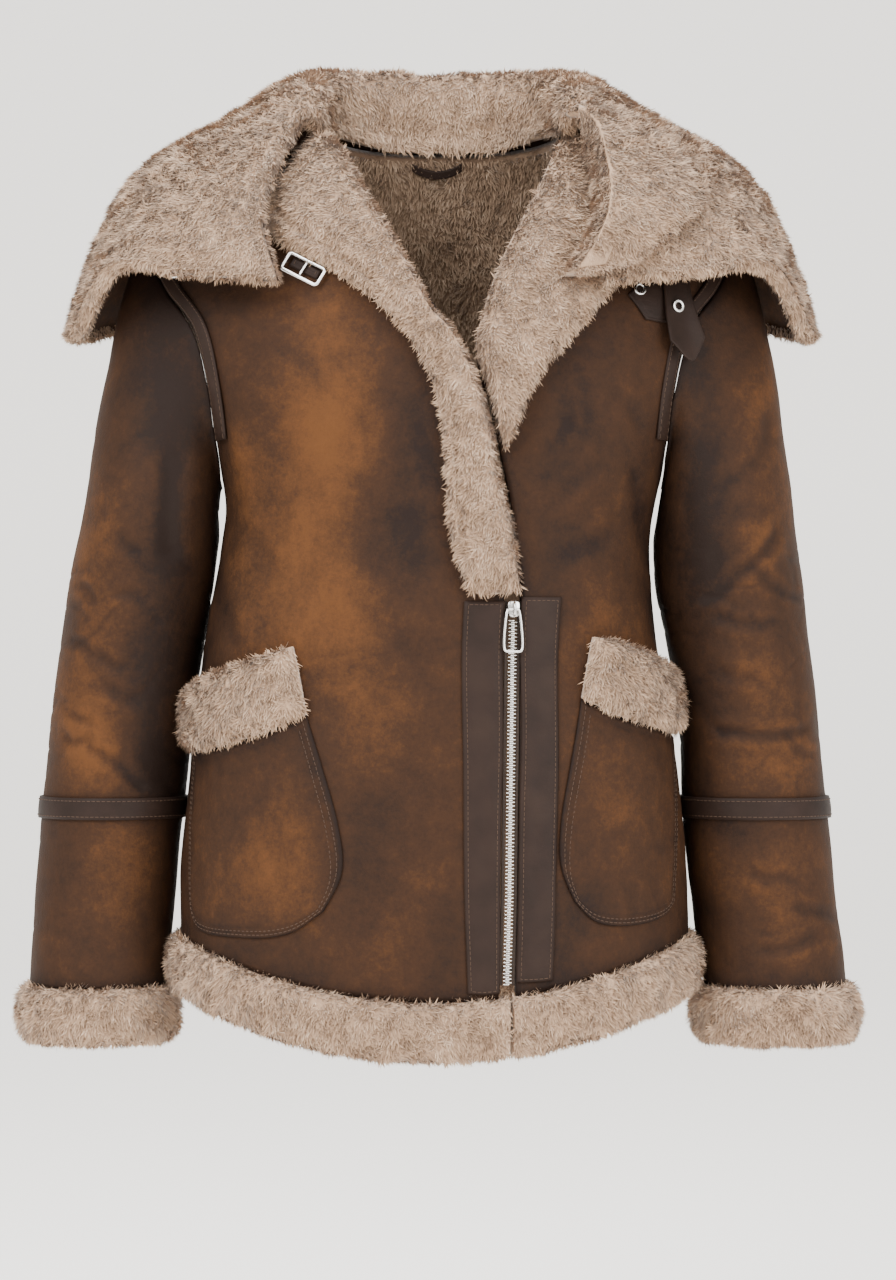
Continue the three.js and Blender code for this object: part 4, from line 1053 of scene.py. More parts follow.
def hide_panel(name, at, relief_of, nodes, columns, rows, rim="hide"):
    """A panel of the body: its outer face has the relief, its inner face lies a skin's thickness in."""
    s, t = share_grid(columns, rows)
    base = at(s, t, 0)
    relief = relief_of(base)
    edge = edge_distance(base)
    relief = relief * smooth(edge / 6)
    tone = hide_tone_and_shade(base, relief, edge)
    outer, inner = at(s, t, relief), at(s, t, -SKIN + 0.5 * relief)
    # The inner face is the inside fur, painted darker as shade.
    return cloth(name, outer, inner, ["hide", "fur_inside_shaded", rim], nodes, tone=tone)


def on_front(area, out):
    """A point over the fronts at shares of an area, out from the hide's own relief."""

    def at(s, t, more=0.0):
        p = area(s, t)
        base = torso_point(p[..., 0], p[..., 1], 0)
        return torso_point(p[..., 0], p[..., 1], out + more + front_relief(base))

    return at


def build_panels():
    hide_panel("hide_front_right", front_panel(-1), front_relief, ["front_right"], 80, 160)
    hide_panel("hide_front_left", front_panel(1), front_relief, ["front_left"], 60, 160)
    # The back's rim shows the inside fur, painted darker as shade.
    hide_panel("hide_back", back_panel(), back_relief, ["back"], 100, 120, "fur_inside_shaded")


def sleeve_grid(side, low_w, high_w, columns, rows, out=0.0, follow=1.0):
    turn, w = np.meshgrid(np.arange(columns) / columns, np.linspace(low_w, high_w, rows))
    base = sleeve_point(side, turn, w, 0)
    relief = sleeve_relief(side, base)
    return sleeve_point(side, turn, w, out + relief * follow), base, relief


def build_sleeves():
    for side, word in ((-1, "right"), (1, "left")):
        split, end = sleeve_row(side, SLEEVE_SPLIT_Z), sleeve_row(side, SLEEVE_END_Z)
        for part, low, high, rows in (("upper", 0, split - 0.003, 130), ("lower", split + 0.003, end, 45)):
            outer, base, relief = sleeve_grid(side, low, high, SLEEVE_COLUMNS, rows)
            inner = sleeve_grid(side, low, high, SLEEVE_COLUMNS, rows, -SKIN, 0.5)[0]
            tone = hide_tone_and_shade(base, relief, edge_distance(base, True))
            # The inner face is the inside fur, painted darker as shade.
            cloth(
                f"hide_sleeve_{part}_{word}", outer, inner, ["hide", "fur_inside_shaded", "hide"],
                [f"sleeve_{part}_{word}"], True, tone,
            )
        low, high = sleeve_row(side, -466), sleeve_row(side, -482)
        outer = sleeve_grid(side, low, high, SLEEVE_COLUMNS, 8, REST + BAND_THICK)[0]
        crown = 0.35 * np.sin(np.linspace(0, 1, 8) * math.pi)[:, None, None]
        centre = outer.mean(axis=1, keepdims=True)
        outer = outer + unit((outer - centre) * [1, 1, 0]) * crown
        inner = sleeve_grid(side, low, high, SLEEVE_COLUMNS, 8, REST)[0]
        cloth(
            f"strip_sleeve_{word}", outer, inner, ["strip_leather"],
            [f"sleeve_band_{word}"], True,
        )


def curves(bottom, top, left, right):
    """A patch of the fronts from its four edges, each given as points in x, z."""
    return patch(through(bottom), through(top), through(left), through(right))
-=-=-
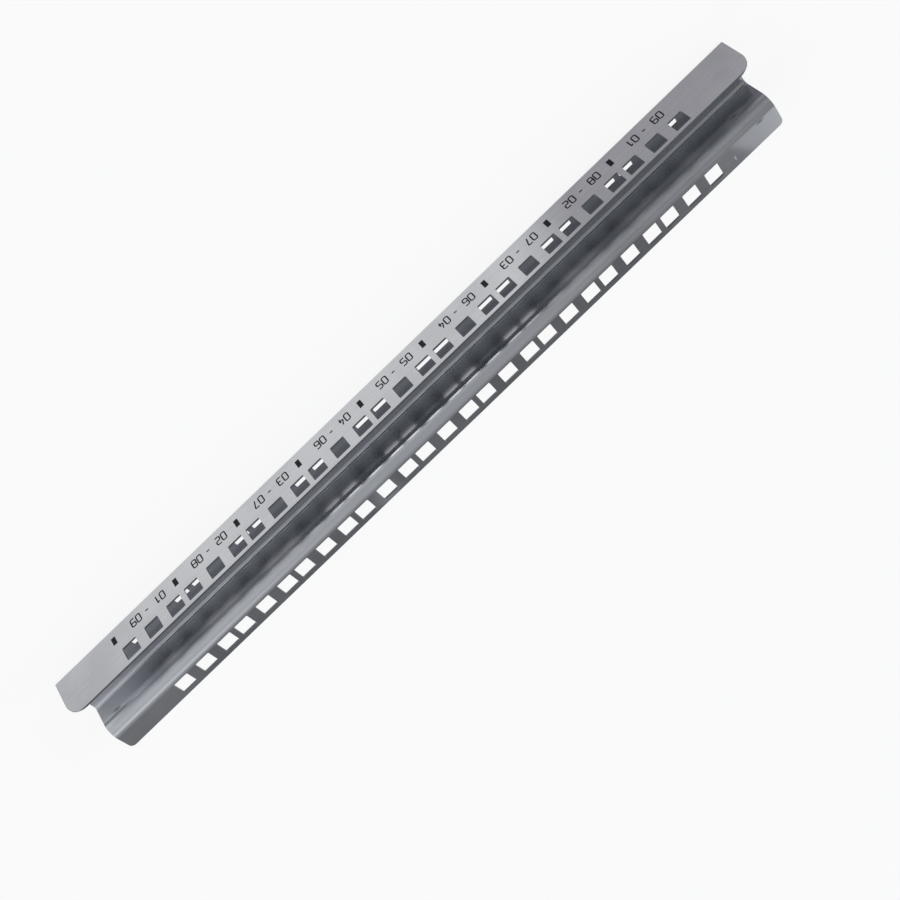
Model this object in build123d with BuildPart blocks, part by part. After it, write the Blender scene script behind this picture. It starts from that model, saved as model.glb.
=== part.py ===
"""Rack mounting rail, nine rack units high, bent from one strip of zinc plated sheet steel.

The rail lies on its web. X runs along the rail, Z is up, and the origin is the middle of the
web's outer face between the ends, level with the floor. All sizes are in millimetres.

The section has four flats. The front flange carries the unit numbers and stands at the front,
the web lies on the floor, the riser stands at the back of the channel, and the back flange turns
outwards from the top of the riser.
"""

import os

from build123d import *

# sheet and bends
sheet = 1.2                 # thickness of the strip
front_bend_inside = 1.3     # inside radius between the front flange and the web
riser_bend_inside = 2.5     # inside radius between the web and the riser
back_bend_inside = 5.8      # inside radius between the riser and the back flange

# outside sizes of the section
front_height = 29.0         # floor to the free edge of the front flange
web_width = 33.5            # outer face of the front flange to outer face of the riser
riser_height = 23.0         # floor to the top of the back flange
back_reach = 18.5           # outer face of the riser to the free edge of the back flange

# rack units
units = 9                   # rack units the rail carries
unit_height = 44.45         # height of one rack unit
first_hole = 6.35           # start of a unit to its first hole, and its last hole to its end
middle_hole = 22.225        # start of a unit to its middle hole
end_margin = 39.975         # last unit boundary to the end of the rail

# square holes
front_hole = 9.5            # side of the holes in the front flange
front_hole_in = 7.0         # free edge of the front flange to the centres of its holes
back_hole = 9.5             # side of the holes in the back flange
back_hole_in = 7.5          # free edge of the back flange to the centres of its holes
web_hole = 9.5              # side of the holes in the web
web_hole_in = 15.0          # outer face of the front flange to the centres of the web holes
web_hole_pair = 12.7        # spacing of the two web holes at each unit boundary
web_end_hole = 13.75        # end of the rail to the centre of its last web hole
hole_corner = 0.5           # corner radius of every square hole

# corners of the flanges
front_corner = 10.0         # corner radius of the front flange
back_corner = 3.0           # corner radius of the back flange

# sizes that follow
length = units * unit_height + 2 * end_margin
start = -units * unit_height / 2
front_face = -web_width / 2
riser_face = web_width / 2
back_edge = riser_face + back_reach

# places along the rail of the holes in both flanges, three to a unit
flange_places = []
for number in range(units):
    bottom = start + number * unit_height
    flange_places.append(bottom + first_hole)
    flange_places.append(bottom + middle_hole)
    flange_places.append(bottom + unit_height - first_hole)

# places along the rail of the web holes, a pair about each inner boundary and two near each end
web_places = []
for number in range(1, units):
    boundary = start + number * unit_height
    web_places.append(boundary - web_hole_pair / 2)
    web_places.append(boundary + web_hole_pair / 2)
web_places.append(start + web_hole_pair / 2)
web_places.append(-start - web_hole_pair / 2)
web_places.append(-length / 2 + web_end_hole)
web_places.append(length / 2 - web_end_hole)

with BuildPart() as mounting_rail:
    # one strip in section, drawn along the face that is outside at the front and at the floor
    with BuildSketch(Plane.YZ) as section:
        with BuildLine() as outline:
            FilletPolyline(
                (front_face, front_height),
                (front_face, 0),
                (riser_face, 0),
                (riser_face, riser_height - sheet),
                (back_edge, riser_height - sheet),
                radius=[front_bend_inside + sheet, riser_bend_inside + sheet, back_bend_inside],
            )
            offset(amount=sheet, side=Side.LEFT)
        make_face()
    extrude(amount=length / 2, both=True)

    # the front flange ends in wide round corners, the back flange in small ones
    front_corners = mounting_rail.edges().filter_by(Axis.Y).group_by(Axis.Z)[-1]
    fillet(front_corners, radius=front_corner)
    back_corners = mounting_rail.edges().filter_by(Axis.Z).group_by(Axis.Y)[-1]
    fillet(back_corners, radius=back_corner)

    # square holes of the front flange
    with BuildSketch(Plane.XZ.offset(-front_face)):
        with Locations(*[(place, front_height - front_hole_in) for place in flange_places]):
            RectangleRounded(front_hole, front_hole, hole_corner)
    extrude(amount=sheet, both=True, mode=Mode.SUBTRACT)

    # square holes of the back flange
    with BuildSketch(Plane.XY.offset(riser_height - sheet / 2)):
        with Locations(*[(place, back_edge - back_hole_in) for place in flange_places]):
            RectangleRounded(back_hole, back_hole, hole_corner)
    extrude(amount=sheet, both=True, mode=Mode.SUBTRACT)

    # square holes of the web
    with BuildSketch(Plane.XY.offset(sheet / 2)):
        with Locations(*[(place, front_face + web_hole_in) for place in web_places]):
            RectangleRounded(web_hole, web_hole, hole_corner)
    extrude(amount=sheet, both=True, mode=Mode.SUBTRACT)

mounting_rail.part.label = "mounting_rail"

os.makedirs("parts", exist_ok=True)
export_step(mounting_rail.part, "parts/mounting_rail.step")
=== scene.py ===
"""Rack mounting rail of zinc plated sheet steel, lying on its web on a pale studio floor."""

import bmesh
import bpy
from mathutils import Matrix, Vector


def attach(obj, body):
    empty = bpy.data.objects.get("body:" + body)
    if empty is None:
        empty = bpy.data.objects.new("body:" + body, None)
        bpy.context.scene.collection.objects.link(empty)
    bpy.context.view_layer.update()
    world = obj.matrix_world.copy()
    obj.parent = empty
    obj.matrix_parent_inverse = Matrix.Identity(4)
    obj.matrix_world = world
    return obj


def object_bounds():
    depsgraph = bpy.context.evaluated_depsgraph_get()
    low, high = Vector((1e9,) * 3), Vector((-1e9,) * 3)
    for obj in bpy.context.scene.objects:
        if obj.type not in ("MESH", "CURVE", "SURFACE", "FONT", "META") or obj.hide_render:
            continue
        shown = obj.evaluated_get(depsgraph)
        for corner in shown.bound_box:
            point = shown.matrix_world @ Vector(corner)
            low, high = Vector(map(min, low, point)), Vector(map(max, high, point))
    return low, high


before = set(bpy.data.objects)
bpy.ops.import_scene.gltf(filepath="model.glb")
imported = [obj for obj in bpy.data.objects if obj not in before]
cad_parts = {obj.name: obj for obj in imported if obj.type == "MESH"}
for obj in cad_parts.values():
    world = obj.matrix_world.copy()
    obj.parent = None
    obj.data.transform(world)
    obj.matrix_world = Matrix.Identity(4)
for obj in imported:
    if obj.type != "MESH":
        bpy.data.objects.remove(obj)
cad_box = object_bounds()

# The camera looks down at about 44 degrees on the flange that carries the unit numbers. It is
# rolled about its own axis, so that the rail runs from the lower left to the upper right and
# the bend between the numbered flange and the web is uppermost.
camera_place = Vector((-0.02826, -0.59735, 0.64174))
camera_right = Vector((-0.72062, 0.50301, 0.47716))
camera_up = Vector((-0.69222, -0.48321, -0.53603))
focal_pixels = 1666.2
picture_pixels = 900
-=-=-
■ What this task involves: Copy the records above exactly, beginning at the line that contains "# square holes of the back flange" and stopping after the line that contains "low, high = Vector((1e9,)".

■ Result of the task:
    # square holes of the back flange
    with BuildSketch(Plane.XY.offset(riser_height - sheet / 2)):
        with Locations(*[(place, back_edge - back_hole_in) for place in flange_places]):
            RectangleRounded(back_hole, back_hole, hole_corner)
    extrude(amount=sheet, both=True, mode=Mode.SUBTRACT)

    # square holes of the web
    with BuildSketch(Plane.XY.offset(sheet / 2)):
        with Locations(*[(place, front_face + web_hole_in) for place in web_places]):
            RectangleRounded(web_hole, web_hole, hole_corner)
    extrude(amount=sheet, both=True, mode=Mode.SUBTRACT)

mounting_rail.part.label = "mounting_rail"

os.makedirs("parts", exist_ok=True)
export_step(mounting_rail.part, "parts/mounting_rail.step")
=== scene.py ===
"""Rack mounting rail of zinc plated sheet steel, lying on its web on a pale studio floor."""

import bmesh
import bpy
from mathutils import Matrix, Vector


def attach(obj, body):
    empty = bpy.data.objects.get("body:" + body)
    if empty is None:
        empty = bpy.data.objects.new("body:" + body, None)
        bpy.context.scene.collection.objects.link(empty)
    bpy.context.view_layer.update()
    world = obj.matrix_world.copy()
    obj.parent = empty
    obj.matrix_parent_inverse = Matrix.Identity(4)
    obj.matrix_world = world
    return obj


def object_bounds():
    depsgraph = bpy.context.evaluated_depsgraph_get()
    low, high = Vector((1e9,) * 3), Vector((-1e9,) * 3)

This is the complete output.